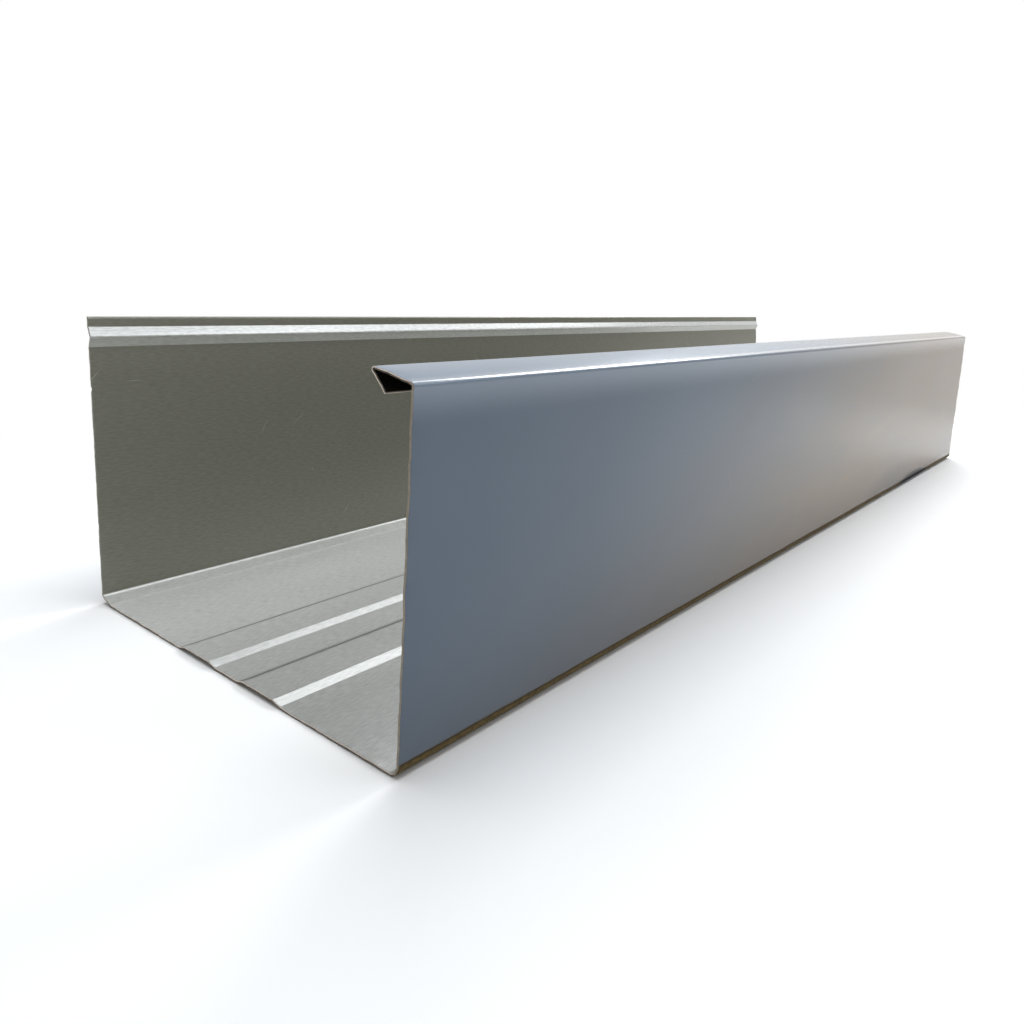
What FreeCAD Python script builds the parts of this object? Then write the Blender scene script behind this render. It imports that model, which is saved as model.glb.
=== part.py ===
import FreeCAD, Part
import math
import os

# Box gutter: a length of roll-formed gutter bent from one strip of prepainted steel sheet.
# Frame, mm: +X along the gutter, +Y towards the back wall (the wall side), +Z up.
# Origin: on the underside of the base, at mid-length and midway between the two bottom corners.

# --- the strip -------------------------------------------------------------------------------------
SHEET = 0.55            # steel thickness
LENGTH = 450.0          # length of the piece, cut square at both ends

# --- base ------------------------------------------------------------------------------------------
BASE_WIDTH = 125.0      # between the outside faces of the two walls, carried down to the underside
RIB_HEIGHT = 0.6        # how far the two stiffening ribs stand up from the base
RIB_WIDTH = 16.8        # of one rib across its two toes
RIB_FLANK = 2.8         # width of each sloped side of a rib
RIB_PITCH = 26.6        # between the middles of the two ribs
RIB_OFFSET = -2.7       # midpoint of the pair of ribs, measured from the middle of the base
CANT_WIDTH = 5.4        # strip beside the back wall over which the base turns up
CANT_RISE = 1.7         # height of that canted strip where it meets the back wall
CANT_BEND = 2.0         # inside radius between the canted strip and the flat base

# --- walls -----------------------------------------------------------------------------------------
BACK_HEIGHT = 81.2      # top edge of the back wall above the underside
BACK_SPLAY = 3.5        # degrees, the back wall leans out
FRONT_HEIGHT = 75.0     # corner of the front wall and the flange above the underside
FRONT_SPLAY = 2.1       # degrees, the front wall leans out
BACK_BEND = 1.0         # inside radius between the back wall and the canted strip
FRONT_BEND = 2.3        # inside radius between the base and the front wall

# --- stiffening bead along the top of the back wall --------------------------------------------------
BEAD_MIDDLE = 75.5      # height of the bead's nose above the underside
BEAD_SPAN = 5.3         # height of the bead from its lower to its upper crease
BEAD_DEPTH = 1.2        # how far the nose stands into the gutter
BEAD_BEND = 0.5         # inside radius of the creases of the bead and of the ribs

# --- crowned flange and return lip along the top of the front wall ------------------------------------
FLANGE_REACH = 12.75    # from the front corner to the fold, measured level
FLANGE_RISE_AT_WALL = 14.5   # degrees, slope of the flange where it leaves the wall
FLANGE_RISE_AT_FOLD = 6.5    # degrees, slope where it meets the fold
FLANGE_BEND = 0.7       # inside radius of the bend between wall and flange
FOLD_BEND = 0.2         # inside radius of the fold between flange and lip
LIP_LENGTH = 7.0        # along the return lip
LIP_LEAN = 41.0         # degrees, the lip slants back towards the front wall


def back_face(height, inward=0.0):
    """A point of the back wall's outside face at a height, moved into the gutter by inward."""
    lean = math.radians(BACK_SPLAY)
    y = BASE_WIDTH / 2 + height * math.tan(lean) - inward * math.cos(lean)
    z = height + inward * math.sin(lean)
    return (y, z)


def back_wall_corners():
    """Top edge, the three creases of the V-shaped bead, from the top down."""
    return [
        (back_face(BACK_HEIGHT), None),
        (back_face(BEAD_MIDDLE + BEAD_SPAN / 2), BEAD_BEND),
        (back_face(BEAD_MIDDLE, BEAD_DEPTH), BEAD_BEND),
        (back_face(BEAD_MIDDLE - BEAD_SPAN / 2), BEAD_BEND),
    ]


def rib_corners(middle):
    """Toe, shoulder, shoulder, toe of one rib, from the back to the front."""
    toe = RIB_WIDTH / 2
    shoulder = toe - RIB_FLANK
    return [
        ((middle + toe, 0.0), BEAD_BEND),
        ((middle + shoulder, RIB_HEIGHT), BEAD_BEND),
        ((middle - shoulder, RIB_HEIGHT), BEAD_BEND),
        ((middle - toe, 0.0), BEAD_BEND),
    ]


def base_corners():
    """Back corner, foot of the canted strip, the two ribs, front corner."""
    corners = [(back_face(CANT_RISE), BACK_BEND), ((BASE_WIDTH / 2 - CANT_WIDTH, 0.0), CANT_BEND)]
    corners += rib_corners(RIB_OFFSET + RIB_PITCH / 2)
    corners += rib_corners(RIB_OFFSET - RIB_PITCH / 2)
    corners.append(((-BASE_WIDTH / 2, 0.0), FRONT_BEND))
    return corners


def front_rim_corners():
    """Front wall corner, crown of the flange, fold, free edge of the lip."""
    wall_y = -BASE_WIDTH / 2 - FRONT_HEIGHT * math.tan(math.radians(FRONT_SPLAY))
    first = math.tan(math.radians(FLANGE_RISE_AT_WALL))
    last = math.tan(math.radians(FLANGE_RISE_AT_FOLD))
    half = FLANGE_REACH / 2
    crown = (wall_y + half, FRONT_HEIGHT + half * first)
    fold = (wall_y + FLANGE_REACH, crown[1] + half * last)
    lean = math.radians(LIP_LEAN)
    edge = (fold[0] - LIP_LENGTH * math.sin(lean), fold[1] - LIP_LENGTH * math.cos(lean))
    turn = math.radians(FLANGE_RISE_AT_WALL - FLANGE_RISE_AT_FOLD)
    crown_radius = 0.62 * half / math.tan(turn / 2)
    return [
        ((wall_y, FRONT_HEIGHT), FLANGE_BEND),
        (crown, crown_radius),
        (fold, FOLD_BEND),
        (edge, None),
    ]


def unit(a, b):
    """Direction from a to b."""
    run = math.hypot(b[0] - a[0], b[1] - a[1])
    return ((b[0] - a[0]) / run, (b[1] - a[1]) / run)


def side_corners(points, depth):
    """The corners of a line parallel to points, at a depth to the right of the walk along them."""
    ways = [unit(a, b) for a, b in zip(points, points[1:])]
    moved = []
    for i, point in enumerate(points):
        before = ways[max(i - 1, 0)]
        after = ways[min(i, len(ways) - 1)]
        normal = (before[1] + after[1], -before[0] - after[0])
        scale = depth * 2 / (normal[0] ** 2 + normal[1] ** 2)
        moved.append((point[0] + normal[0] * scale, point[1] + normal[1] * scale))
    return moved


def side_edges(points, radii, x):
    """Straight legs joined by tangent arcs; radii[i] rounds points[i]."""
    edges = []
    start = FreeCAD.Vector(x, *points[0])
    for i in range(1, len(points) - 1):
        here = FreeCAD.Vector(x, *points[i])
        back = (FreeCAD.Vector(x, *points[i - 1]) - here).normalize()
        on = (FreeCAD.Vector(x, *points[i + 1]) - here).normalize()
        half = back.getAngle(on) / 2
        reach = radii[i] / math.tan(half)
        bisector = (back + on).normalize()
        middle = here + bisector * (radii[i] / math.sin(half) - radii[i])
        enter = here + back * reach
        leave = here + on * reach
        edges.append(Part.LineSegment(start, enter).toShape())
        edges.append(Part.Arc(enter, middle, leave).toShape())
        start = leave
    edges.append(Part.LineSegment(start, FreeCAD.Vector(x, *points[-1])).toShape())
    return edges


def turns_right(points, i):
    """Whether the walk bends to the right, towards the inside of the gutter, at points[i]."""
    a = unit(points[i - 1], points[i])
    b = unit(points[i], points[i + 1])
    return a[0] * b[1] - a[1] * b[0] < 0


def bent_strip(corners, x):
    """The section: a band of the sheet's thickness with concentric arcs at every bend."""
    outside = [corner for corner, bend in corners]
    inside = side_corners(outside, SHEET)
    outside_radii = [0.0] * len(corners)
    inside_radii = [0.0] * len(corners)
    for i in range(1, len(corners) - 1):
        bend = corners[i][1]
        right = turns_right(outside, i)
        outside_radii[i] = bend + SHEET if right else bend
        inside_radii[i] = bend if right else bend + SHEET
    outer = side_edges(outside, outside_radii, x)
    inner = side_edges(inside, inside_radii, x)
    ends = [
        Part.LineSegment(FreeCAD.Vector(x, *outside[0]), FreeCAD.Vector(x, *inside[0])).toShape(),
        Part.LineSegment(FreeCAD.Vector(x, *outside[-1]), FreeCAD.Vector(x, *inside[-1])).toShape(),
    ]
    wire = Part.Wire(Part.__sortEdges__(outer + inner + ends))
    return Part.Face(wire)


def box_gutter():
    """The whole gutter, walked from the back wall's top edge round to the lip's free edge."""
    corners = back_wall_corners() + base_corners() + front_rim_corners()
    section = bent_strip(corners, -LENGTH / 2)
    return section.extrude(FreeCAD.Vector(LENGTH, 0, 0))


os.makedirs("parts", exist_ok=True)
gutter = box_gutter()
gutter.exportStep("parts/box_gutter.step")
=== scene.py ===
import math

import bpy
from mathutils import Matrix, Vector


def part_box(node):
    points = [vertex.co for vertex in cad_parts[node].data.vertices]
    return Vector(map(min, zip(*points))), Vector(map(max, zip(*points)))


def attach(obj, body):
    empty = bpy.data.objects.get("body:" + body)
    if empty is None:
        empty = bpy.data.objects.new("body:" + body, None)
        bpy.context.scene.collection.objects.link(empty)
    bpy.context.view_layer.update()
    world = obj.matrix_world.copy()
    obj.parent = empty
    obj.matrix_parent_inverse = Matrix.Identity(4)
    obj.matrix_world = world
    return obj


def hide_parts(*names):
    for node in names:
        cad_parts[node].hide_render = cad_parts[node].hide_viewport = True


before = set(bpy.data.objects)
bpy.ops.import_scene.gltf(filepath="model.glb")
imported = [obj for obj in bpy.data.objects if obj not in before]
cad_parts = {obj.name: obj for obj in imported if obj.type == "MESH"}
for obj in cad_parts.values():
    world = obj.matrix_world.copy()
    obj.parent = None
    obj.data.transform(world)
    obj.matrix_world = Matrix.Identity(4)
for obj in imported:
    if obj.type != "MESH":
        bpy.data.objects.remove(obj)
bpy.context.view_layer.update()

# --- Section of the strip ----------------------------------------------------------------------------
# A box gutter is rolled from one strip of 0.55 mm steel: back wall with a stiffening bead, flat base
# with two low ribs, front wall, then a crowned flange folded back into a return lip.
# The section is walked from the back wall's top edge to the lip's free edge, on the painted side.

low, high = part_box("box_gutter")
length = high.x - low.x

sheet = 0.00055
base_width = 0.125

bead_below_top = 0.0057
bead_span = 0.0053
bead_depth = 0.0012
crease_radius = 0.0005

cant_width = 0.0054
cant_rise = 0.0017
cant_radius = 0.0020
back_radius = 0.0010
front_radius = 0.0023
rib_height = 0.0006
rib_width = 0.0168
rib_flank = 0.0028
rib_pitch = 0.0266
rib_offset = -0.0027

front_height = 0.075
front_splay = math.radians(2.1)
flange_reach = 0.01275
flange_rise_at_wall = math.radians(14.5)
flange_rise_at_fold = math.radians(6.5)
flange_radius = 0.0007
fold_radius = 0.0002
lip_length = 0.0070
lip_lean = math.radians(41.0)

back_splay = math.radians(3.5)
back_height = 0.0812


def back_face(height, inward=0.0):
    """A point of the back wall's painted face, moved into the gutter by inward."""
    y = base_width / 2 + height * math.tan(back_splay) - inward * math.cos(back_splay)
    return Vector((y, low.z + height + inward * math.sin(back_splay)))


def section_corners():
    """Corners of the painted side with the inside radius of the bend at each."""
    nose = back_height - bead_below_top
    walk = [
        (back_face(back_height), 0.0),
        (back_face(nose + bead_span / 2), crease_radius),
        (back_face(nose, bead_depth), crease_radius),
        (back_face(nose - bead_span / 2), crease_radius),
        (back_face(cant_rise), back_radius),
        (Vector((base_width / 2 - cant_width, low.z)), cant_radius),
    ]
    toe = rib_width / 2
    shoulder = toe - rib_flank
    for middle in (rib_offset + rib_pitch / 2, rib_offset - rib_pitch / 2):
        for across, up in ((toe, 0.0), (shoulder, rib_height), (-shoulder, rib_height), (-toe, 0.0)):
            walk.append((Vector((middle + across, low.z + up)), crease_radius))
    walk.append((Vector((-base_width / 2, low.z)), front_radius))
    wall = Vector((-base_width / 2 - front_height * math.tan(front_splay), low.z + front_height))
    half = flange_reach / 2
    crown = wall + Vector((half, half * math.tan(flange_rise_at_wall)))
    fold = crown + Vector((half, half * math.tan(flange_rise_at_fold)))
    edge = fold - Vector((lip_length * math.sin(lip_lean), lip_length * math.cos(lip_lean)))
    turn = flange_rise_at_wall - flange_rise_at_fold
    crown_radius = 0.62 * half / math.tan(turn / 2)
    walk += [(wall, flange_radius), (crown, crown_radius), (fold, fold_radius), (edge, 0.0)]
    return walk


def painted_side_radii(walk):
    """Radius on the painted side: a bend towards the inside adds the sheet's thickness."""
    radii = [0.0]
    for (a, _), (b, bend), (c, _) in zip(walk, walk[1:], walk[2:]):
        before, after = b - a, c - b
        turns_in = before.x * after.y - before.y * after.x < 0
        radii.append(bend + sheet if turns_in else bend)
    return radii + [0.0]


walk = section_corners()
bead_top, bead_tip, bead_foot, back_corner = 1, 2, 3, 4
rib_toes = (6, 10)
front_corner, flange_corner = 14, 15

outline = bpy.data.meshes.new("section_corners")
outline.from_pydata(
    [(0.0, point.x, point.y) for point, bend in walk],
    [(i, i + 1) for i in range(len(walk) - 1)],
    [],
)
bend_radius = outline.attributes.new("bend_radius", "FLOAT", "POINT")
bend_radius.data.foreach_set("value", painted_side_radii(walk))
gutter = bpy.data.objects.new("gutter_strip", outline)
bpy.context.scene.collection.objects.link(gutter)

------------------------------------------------

* _WRITTEN EXERCISE_
Copy verbatim the line that contains "bpy.data.objects.remove(obj)", the line that contains "return Vector((y, low.z", and all lines between them.

* _TASK ANSWER_
        bpy.data.objects.remove(obj)
bpy.context.view_layer.update()

# --- Section of the strip ----------------------------------------------------------------------------
# A box gutter is rolled from one strip of 0.55 mm steel: back wall with a stiffening bead, flat base
# with two low ribs, front wall, then a crowned flange folded back into a return lip.
# The section is walked from the back wall's top edge to the lip's free edge, on the painted side.

low, high = part_box("box_gutter")
length = high.x - low.x

sheet = 0.00055
base_width = 0.125

bead_below_top = 0.0057
bead_span = 0.0053
bead_depth = 0.0012
crease_radius = 0.0005

cant_width = 0.0054
cant_rise = 0.0017
cant_radius = 0.0020
back_radius = 0.0010
front_radius = 0.0023
rib_height = 0.0006
rib_width = 0.0168
rib_flank = 0.0028
rib_pitch = 0.0266
rib_offset = -0.0027

front_height = 0.075
front_splay = math.radians(2.1)
flange_reach = 0.01275
flange_rise_at_wall = math.radians(14.5)
flange_rise_at_fold = math.radians(6.5)
flange_radius = 0.0007
fold_radius = 0.0002
lip_length = 0.0070
lip_lean = math.radians(41.0)

back_splay = math.radians(3.5)
back_height = 0.0812


def back_face(height, inward=0.0):
    """A point of the back wall's painted face, moved into the gutter by inward."""
    y = base_width / 2 + height * math.tan(back_splay) - inward * math.cos(back_splay)
    return Vector((y, low.z + height + inward * math.sin(back_splay)))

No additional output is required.